*Information shown*.

┄┄┄┄┄┄┄┄┄┄┄┄┄┄┄┄┄┄┄┄

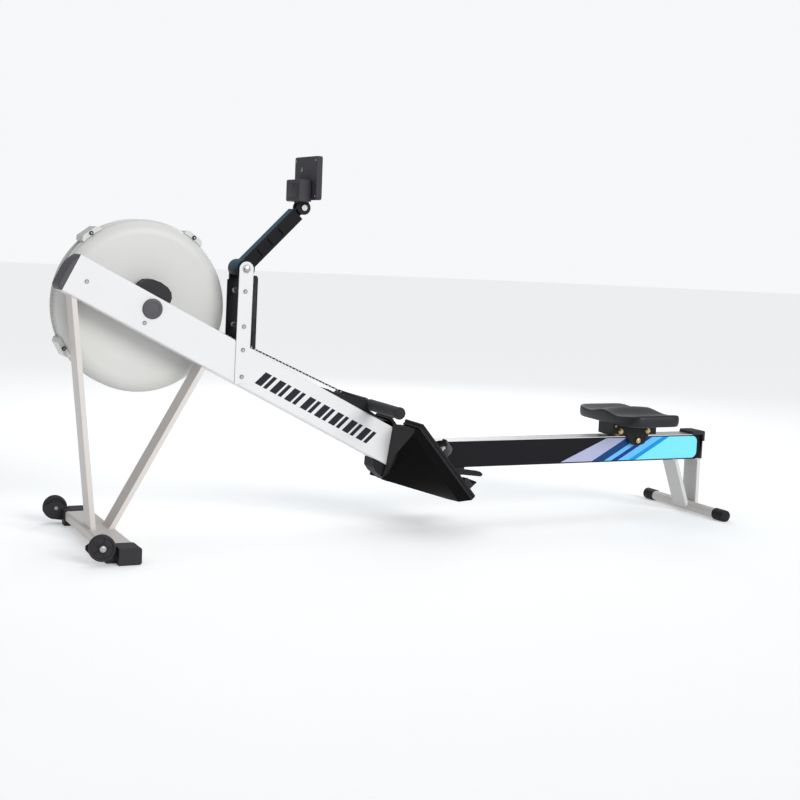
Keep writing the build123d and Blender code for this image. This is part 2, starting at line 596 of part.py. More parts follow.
def foot_shroud():
    """Moulded shell behind the foot plate that narrows down to the beam, open towards the beam."""
    skin = 4.0
    upper, lower = at_board(6, -BOARD_THICK), at_board(BOARD_LONG, -BOARD_THICK)
    inner = [(968, 352), (948, 214), (934, 168), (1180, 92), lower, upper]
    outer = [(990, 352), (984, 338), (1010, 300), (1160, 106), lower, upper]
    y_near, y_wide = -HALF_BEAM, -BOARD_OUT + 2
    near = make_face(Polyline([(x, y_near, z) for x, z in inner], close=True))
    wide = make_face(Polyline([(x, y_wide, z) for x, z in outer], close=True))
    near_in = Pos(0, 1, 0) * offset(near, -skin, kind=Kind.INTERSECTION)
    wide_in = Pos(0, skin, 0) * offset(wide, -skin, kind=Kind.INTERSECTION)
    return loft([near, wide], ruled=True) - loft([near_in, wide_in], ruled=True)


HEEL_D0, HEEL_D1 = 205.0, 312.0
STRAP_DOWN, STRAP_WIDE = 134.0, 28.0


def heel_cup():
    """Sliding heel rest: a tray with a curved wall behind the heel."""
    y0, y1 = -BOARD_OUT + 16, -BOARD_IN - 16
    tray = board_block(HEEL_D0, HEEL_D1 - 20, GAP, 5, y0, y1)
    wall = board_block(HEEL_D1 - 26, HEEL_D1 - 20, GAP, 46, y0, y1)
    cheeks = board_block(HEEL_D0 + 50, HEEL_D1 - 20, GAP, 30, y0, y0 + 5)
    cheeks += board_block(HEEL_D0 + 50, HEEL_D1 - 20, GAP, 30, y1 - 5, y1)
    return tray + wall + cheeks


def foot_strap():
    """Webbing over the instep, through the two slots of the foot plate."""
    y0, y1 = -BOARD_OUT + 9.5, -BOARD_IN - 9.5
    mid = (y0 + y1) / 2
    thick = 3.0
    path_out = [(y0, -8), (y0, 20), (y0 + 22, 46), (mid, 56), (y1 - 22, 46), (y1, 20), (y1, -8)]
    path_in = [(y1 - thick, -8), (y1 - thick, 19), (y1 - 23, 43), (mid, 53), (y0 + 23, 43),
               (y0 + thick, 19), (y0 + thick, -8)]
    points = []
    for y, out in path_out + path_in:
        x, z = at_board(STRAP_DOWN - STRAP_WIDE / 2, out)
        points.append((x, y, z))
    face = make_face(Polyline(points, close=True))
    return extrude(face, amount=STRAP_WIDE, dir=(DX, 0, DZ))


# ---- rail ---------------------------------------------------------------------------------
def monorail():
    outer = block(RAIL_X0, RAIL_X1, -RAIL_WIDE / 2, RAIL_WIDE / 2, RAIL_BOTTOM, RAIL_TOP)
    outer = fillet(outer.edges().filter_by(Axis.X), 4)
    inner = block(RAIL_X0 - 1, RAIL_X1 + 1, WALL - RAIL_WIDE / 2, RAIL_WIDE / 2 - WALL,
                  RAIL_BOTTOM + WALL, RAIL_TOP - WALL)
    return outer - inner


def rail_track():
    """Stainless strip on which the seat rollers run; its edges overhang the rail."""
    return block(RAIL_X0 + 94, RAIL_X1 - END_CAP_LONG, -TRACK_WIDE / 2, TRACK_WIDE / 2, RAIL_TOP, TRACK_TOP)


def rail_end_cap():
    """Cap that closes the rail and stops the seat."""
    top = block(RAIL_X1 - END_CAP_LONG, RAIL_X1 + 10, -41, 41, RAIL_TOP, 300)
    top += block(RAIL_X1, RAIL_X1 + 10, -41, 41, 262, RAIL_TOP)
    top = chamfer(top.edges().filter_by(Axis.Y).sort_by(Axis.Z)[-2:], 4)
    plug = block(RAIL_X1 - 30, RAIL_X1, WALL - RAIL_WIDE / 2, RAIL_WIDE / 2 - WALL, RAIL_BOTTOM + WALL,
                 RAIL_TOP - WALL)
    plate = block(RAIL_X1, RAIL_X1 + 10, -RAIL_WIDE / 2, RAIL_WIDE / 2, RAIL_BOTTOM, RAIL_TOP)
    return top + plug + plate


def rail_front_bracket():
    """Welded cradle between the beam's lower end and the rail's front end."""
    wing = slab([(985, 188), (1150, 188), (1186, 214), (1186, 262), (1160, 284), (1134, 286), (1118, 298),
                 (1052, 304), (1000, 300)], RAIL_WIDE / 2, RAIL_WIDE / 2 + 5)
    floor = block(990, 1150, -RAIL_WIDE / 2 - 5, RAIL_WIDE / 2 + 5, 188, RAIL_BOTTOM)
    cradle = wing + far_side(wing) + floor
    return cradle - beam_envelope()


LATCH_X, LATCH_Z = 1235.0, 178.0


def latch_mount():
    """Ears under the rail that carry the folding latch."""
    ear = slab([(LATCH_X - 45, 195), (LATCH_X + 22, 195), (LATCH_X + 12, LATCH_Z - 10),
                (LATCH_X - 12, LATCH_Z - 10)], 18, 23)
    pin = y_disc(LATCH_X, LATCH_Z, 5, -27, 27)
    return ear + far_side(ear) + pin


def latch_lever():
    """Lever that frees the rail for storage; it swings down on the pin."""
    hub = y_disc(LATCH_X, LATCH_Z, 11, -17.5, 17.5)
    blade = slab([(LATCH_X, LATCH_Z - 9), (LATCH_X + 92, LATCH_Z - 20), (LATCH_X + 98, LATCH_Z - 12),
                  (LATCH_X + 90, LATCH_Z - 4), (LATCH_X, LATCH_Z + 9)], -17.5, 17.5)
    lever = hub + blade
    return lever - y_disc(LATCH_X, LATCH_Z, 5 + RUN_FIT, -30, 30)


# ---- rear stand ---------------------------------------------------------------------------
def rear_leg_front():
    return strut((2188, 18), (2121, 205), 14, LEG_WIDE, [rail_envelope(), rear_foot_envelope()])


def rear_leg_rear():
    return strut((2228, 9), (2226, 210), 14, LEG_WIDE, [rail_envelope(), rear_foot_envelope()])


def rail_envelope():
    return block(RAIL_X0, RAIL_X1, -60, 60, RAIL_BOTTOM, RAIL_TOP)


def rear_foot_envelope():
    return y_disc(REAR_FOOT_X, REAR_FOOT_Z, REAR_TUBE_R, -REAR_FOOT_HALF, REAR_FOOT_HALF)


def rear_foot_tube():
    return y_ring(REAR_FOOT_X, REAR_FOOT_Z, REAR_TUBE_R, REAR_TUBE_R - 2.5, -REAR_FOOT_HALF, REAR_FOOT_HALF)


def rear_foot_caps():
    cap = y_disc(REAR_FOOT_X, REAR_FOOT_Z, REAR_CAP_R, REAR_FOOT_HALF - 50, REAR_FOOT_HALF + 6)
    cap = fillet(cap.edges().group_by(Axis.Y)[-1], 4)
    cap -= y_disc(REAR_FOOT_X, REAR_FOOT_Z, REAR_TUBE_R, 0, REAR_FOOT_HALF)
    cap -= block(REAR_FOOT_X - 30, REAR_FOOT_X + 30, 0, 300, -10, 0)
    return both_sides(cap)


# ---- seat ---------------------------------------------------------------------------------
def seat_pad():
    """Saddle: wide, with waisted ends and a raised middle."""
    half_long = SEAT_LONG / 2
    low = [(-half_long + 10, -SEAT_HALF), (half_long - 10, -SEAT_HALF), (half_long, -SEAT_HALF + 24),
           (half_long - 12, 0), (half_long, SEAT_HALF - 24), (half_long - 10, SEAT_HALF),
           (-half_long + 10, SEAT_HALF), (-half_long, SEAT_HALF - 24), (-half_long - 22, 0),
           (-half_long, -SEAT_HALF + 24)]
    face = make_face(Polyline([(SEAT_X + x, y, SEAT_LOW) for x, y in low], close=True))
    pad = extrude(face, amount=SEAT_HIGH - SEAT_LOW, dir=(0, 0, 1))
    crown = Pos(SEAT_X - 10, 0, SEAT_HIGH) * Solid.make_cone(78, 40, SEAT_CROWN - SEAT_HIGH)
    return pad + crown


def carriage_frame():
    """Folded carriage: a top plate and two side plates with a lobe for the lower rollers."""
    top = block(CARRIAGE_X0, CARRIAGE_X1, -47, 47, 331, SEAT_LOW)
    outline = [(CARRIAGE_X0, 331), (CARRIAGE_X0, 298), (1896, 294), (1914, 262), (1926, 257), (1962, 257),
               (1974, 262), (1990, 294), (CARRIAGE_X1, 294), (CARRIAGE_X1, 331)]
    side = slab(outline, 43, 47)
    nose = block(CARRIAGE_X0 - 4, CARRIAGE_X0, -47, 47, 293, SEAT_LOW)
    frame = top + side + far_side(side) + nose
    for x in ROLLER_XS:
        frame -= y_disc(x, roller_z(), UPPER_AXLE_R, -60, 60)
    return frame - y_disc(LOW_ROLLER_X, low_roller_z(), LOWER_AXLE_R, -60, 60)


def roller_z():
    return TRACK_TOP + GAP + ROLLER_R


def roller_pair(x):
    """Two wide rollers on one axle, running on the track."""
    roller = y_ring(x, roller_z(), ROLLER_R, UPPER_AXLE_R + RUN_FIT, 10, 30)
    return both_sides(roller)


def low_roller_z():
    return RAIL_TOP - GAP - ROLLER_LOW_R


def lower_rollers():
    """Two small rollers that run under the track's overhanging edges."""
    roller = y_ring(LOW_ROLLER_X, low_roller_z(), ROLLER_LOW_R, LOWER_AXLE_R + RUN_FIT, 31.5, 39)
    return both_sides(roller)


def roller_axles():
    """Through axles of the upper rollers and stub axles of the lower ones."""
    axles = [y_disc(x, roller_z(), UPPER_AXLE_R, -50, 50) for x in ROLLER_XS]
    stub = y_disc(LOW_ROLLER_X, low_roller_z(), LOWER_AXLE_R, 31.5, 47)
    stub += y_disc(LOW_ROLLER_X, low_roller_z(), 8, 47, 51)
    return group(axles + both_sides(stub).solids())


# ---- build --------------------------------------------------------------------------------
def build():
    keep("main_beam", main_beam())
    keep("beam_front_cap", beam_front_cap())
    keep("beam_tail_cap", beam_tail_cap())
    keep("frame_bolts", frame_bolts())
    keep("fan_cover_near", fan_cover_near())
    keep("fan_cage_band", fan_cage_band())
    keep("fan_cover_far", fan_cover_far())
    keep("damper_shutter", damper_shutter())
    keep("cage_clamps", cage_clamps())
    keep("flywheel_fan", flywheel_fan())
    keep("flywheel_axle", flywheel_axle())
    keep("axle_bearings", axle_bearings())
    keep("axle_cap", axle_cap())
    keep("sprocket", sprocket())
    keep("hub_cover", hub_cover())
    keep("drive_chain", drive_chain())
    keep("return_cord", return_cord())
    keep("guide_roller", guide_roller())
    keep("guide_axle", guide_axle())
    keep("base_tube", base_tube())
    keep("front_leg", front_leg())
    keep("rear_strut", rear_strut())
    keep("base_caps", both_sides(base_cap()))
    keep("transport_wheel_near", transport_wheel())
    keep("transport_wheel_far", far_side(transport_wheel()))
    keep("mast_plate_near", mast_plate_near())
    keep("mast_channel", mast_channel())
    keep("monitor_arm", monitor_arm())
    keep("tilt_bolt", tilt_bolt())
    keep("monitor_yoke", monitor_yoke())
    keep("monitor_body", monitor_body())
    keep("screen_panel", screen_panel())
    keep("battery_box", battery_box())
    for number, y in enumerate(KEY_YS, start=1):
        keep(f"monitor_key_{number}", monitor_key(y))
    keep("handle_bar", handle_bar())
    keep("handle_grips", handle_grips())
    keep("handle_yoke", handle_yoke())
    keep("handle_holder", handle_holder())
    keep("foot_boards", both_sides(foot_board()))
    keep("foot_shrouds", both_sides(foot_shroud()))
    keep("heel_cup_near", heel_cup())
    keep("heel_cup_far", far_side(heel_cup()))
    keep("foot_straps", both_sides(foot_strap()))
    keep("monorail", monorail())
    keep("rail_track", rail_track())
    keep("rail_end_cap", rail_end_cap())
    keep("rail_front_bracket", rail_front_bracket())
    keep("latch_mount", latch_mount())
    keep("latch_lever", latch_lever())
    keep("rear_legs", group([rear_leg_front(), rear_leg_rear()]))
    keep("rear_foot_tube", rear_foot_tube())
    keep("rear_foot_caps", rear_foot_caps())
    keep("seat_pad", seat_pad())
    keep("carriage_frame", carriage_frame())
    keep("roller_axles", roller_axles())
    keep("seat_rollers_front", roller_pair(ROLLER_XS[0]))
    keep("seat_rollers_rear", roller_pair(ROLLER_XS[1]))
    keep("lower_rollers", lower_rollers())


def export():
    """Write each node to its own file, with X = 0 moved to the middle of the overall length."""
    boxes = [shape.bounding_box() for shape in NODES.values()]
    middle = (min(box.min.X for box in boxes) + max(box.max.X for box in boxes)) / 2
    print(f"datum X of the middle: {middle:.3f}")
    os.makedirs("parts", exist_ok=True)
    for name, shape in NODES.items():
        solids = [solid.moved(Location((-middle, 0, 0))) for solid in shape.solids()]
        export_step(solids[0] if len(solids) == 1 else Compound(solids), f"parts/{name}.step")


build()
export()
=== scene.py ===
import json
from math import cos, exp, pi, radians, sin

import bmesh
import bpy
from mathutils import Matrix, Vector


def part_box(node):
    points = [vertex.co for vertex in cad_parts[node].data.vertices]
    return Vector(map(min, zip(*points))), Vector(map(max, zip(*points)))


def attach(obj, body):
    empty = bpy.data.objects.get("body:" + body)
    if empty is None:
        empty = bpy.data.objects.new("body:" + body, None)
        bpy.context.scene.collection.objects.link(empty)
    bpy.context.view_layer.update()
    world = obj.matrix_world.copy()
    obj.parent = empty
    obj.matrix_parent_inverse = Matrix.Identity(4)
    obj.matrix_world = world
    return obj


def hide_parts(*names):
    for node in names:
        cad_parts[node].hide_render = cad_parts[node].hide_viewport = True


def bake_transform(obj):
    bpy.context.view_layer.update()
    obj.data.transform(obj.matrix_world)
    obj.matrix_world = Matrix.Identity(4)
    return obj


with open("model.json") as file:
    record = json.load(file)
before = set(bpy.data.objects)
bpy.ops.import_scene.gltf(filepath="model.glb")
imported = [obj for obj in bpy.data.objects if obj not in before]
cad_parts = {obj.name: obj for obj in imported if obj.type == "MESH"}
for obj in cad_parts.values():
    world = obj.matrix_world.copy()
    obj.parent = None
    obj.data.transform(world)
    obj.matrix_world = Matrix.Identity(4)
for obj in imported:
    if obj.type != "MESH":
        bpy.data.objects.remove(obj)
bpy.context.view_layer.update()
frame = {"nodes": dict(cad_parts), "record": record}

# Looks of an air-resistance rowing machine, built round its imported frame.  Metres, +Z up.
# +X runs from the fan end to the seat end, and +Y is the side that the fan drum is on.
MM = 0.001


# ---- places taken from the frame --------------------------------------------------------------
def middle(node):
    low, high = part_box(node)
    return (low + high) / 2


def size(node):
    low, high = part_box(node)
    return high - low


SLOPE = radians(27.3)                    # the main beam's fall below the horizontal
ALONG, ABOVE = Vector((cos(SLOPE), 0, -sin(SLOPE))), Vector((sin(SLOPE), 0, cos(SLOPE)))
beam_low, beam_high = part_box("main_beam")
beam_span, beam_rise = beam_high.x - beam_low.x, beam_high.z - beam_low.z
BEAM_DEEP = (beam_rise * cos(SLOPE) - beam_span * sin(SLOPE)) / cos(2 * SLOPE)
BEAM_HALF = beam_high.y
BEAM_START = Vector((beam_low.x + BEAM_DEEP * sin(SLOPE), 0, beam_high.z))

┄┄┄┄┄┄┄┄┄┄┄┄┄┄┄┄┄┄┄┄

*Do this*.
Give again, word for word, only the lines running from the line with "for name, shape" through the line with "record = json.load(file)"; include both of those lines.

*Output of the exercise*.
    for name, shape in NODES.items():
        solids = [solid.moved(Location((-middle, 0, 0))) for solid in shape.solids()]
        export_step(solids[0] if len(solids) == 1 else Compound(solids), f"parts/{name}.step")


build()
export()
=== scene.py ===
import json
from math import cos, exp, pi, radians, sin

import bmesh
import bpy
from mathutils import Matrix, Vector


def part_box(node):
    points = [vertex.co for vertex in cad_parts[node].data.vertices]
    return Vector(map(min, zip(*points))), Vector(map(max, zip(*points)))


def attach(obj, body):
    empty = bpy.data.objects.get("body:" + body)
    if empty is None:
        empty = bpy.data.objects.new("body:" + body, None)
        bpy.context.scene.collection.objects.link(empty)
    bpy.context.view_layer.update()
    world = obj.matrix_world.copy()
    obj.parent = empty
    obj.matrix_parent_inverse = Matrix.Identity(4)
    obj.matrix_world = world
    return obj


def hide_parts(*names):
    for node in names:
        cad_parts[node].hide_render = cad_parts[node].hide_viewport = True


def bake_transform(obj):
    bpy.context.view_layer.update()
    obj.data.transform(obj.matrix_world)
    obj.matrix_world = Matrix.Identity(4)
    return obj


with open("model.json") as file:
    record = json.load(file)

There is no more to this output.